[BEGIN Information supplied]

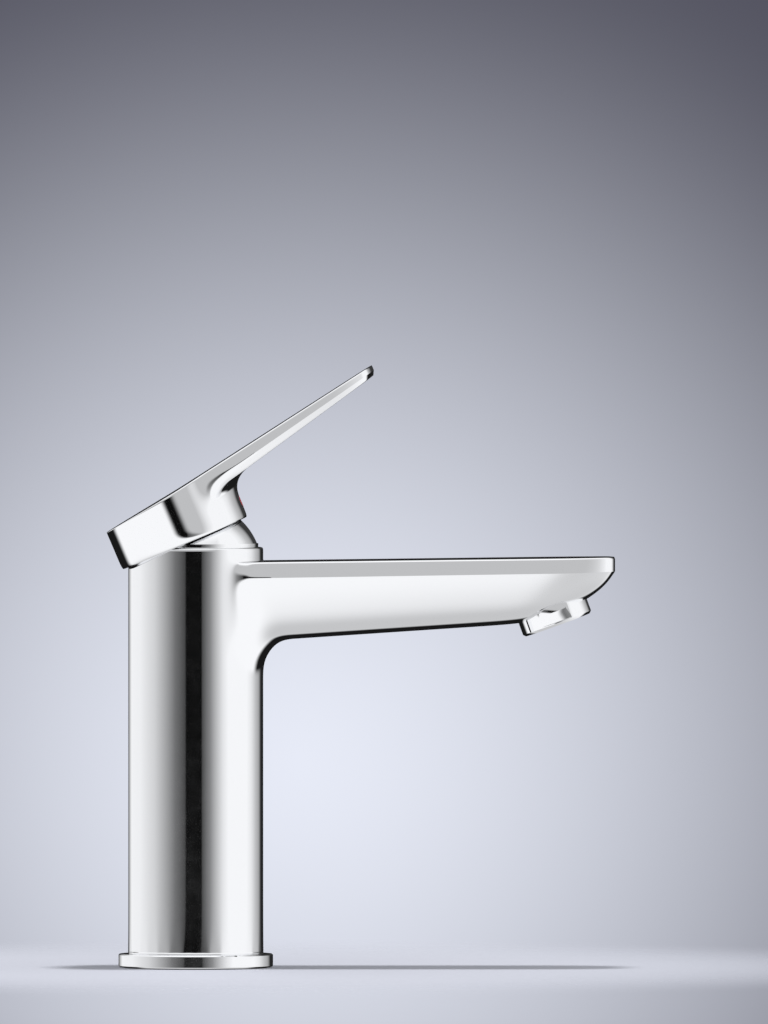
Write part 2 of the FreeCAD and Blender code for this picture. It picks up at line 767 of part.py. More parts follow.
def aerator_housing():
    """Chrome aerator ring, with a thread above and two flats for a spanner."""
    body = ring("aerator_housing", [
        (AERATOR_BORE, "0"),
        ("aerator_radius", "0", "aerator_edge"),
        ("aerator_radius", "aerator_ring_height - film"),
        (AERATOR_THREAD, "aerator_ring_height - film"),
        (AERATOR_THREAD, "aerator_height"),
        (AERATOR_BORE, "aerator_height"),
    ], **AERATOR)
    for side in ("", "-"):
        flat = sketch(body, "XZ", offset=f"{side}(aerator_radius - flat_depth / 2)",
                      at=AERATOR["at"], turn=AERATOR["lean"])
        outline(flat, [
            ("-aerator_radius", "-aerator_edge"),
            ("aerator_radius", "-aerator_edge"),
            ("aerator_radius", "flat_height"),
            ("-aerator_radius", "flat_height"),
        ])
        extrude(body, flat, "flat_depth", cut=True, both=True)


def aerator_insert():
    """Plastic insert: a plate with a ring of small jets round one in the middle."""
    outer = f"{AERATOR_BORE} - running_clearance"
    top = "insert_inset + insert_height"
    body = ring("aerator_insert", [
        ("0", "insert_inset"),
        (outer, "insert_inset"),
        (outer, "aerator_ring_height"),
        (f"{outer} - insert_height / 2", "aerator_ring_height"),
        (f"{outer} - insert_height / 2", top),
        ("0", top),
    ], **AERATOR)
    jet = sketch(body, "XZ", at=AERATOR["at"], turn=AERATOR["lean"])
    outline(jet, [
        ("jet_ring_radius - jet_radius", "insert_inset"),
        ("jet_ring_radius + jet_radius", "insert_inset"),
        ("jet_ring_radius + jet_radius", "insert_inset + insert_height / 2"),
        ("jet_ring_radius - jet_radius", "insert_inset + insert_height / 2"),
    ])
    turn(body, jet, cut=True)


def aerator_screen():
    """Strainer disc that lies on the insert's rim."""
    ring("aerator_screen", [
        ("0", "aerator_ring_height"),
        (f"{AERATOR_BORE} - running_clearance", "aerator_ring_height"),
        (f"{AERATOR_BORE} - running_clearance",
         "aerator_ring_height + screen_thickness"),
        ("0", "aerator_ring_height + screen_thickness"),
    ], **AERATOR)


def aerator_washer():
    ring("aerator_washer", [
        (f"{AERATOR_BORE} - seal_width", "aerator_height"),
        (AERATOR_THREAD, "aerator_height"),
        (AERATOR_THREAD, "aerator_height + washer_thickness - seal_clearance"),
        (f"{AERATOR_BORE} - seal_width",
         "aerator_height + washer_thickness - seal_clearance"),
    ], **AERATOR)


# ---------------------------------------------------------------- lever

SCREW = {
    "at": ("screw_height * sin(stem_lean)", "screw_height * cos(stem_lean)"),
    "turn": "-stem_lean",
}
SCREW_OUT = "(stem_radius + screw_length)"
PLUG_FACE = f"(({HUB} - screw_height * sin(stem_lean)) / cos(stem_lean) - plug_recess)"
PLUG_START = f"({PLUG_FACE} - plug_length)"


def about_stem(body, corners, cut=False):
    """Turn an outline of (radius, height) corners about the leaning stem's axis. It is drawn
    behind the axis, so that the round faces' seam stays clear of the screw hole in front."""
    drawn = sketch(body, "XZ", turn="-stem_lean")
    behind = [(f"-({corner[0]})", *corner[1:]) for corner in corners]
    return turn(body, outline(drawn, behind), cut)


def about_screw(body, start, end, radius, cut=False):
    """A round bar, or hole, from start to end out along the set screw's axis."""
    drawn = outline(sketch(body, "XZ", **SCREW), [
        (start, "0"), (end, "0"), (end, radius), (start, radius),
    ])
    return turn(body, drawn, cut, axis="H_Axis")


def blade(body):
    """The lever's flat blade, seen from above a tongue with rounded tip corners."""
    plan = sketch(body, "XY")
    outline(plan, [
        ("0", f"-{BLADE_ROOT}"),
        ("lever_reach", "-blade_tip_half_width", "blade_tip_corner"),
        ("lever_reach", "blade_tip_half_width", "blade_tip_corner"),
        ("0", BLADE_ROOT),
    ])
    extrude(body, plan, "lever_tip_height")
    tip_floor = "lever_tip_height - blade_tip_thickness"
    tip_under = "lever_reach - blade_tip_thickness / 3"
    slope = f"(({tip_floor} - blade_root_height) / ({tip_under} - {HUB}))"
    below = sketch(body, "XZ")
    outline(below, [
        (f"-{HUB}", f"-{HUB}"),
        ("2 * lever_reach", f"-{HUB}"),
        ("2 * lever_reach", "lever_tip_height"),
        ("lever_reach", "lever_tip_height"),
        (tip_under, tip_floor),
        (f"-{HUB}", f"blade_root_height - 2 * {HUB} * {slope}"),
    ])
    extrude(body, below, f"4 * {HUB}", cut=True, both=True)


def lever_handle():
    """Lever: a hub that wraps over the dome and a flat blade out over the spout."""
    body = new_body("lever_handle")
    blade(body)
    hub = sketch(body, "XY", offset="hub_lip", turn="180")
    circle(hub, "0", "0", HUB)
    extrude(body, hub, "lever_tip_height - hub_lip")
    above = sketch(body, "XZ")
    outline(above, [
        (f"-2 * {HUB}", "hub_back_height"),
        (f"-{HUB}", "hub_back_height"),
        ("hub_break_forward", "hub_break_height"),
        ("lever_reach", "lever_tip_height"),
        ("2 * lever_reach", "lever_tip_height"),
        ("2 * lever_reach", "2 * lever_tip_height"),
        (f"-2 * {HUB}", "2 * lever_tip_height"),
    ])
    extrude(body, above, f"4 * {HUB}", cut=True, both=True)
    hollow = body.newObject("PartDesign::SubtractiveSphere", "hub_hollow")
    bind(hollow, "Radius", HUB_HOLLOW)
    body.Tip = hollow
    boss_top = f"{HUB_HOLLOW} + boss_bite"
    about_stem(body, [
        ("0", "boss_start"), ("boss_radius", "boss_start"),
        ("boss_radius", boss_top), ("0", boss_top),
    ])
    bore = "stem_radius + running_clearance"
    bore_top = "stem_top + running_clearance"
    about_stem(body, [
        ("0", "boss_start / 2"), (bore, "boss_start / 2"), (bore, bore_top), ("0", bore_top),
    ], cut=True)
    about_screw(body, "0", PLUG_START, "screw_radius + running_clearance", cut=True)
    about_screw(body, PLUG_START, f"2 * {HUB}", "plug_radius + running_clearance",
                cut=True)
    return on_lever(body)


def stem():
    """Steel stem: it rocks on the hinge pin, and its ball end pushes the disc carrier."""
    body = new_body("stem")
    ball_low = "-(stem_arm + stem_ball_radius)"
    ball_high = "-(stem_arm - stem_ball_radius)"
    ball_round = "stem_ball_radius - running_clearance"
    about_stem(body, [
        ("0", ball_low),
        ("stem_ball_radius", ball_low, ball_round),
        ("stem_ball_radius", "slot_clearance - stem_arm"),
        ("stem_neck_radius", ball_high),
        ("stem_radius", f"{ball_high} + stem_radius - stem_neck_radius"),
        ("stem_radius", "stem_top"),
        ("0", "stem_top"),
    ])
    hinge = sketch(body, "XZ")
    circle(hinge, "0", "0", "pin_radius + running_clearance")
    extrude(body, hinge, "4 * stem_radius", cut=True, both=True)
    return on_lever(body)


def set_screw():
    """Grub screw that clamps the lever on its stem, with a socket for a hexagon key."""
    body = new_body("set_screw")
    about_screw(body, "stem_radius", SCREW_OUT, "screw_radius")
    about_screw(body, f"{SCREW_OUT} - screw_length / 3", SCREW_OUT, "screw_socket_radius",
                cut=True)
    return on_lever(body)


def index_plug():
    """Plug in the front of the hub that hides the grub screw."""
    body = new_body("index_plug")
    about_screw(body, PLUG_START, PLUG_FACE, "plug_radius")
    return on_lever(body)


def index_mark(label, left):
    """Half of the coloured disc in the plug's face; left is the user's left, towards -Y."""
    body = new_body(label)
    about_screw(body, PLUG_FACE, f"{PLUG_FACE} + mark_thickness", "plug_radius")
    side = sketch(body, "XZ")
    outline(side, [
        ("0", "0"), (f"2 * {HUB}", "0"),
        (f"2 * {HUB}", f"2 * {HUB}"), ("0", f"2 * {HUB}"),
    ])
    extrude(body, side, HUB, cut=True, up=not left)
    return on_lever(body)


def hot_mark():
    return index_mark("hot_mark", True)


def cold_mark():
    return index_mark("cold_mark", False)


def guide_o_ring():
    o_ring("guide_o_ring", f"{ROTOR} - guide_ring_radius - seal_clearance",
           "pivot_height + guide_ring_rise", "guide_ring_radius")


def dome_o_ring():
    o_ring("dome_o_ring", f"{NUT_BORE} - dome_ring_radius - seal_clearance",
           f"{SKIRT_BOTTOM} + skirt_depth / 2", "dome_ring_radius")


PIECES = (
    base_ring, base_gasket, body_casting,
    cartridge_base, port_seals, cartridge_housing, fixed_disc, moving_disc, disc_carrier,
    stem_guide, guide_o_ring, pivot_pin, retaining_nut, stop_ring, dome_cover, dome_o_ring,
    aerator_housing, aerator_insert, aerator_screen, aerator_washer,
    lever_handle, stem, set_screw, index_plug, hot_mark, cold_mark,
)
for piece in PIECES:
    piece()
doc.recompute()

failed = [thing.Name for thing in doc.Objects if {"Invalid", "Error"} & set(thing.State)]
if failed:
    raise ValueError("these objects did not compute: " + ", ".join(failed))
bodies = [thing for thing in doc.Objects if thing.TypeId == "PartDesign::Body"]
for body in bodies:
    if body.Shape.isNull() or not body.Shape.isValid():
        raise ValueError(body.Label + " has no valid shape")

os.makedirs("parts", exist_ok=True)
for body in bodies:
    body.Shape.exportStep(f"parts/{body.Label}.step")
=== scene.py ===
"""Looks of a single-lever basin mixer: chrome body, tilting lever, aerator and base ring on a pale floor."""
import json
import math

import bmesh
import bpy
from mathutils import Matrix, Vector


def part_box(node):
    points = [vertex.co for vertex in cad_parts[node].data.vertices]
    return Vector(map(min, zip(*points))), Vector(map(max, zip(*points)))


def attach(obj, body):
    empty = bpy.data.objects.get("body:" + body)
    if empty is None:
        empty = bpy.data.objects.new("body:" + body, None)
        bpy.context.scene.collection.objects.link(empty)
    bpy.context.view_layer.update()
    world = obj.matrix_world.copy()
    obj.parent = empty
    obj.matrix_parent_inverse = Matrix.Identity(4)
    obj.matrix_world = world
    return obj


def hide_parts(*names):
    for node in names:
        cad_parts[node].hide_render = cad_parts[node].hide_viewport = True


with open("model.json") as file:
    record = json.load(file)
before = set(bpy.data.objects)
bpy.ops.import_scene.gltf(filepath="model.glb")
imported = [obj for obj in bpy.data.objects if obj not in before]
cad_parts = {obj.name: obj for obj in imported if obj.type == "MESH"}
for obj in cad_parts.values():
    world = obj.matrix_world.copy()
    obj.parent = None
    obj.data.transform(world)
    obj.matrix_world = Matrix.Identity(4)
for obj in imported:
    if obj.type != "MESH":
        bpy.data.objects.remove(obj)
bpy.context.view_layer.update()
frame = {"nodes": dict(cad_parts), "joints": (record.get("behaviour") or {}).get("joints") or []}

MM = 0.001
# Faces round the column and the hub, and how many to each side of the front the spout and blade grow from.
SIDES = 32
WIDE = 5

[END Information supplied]

Look for the word "Vector" and return every line where it occurs.

Finished task
from mathutils import Matrix, Vector
    return Vector(map(min, zip(*points))), Vector(map(max, zip(*points)))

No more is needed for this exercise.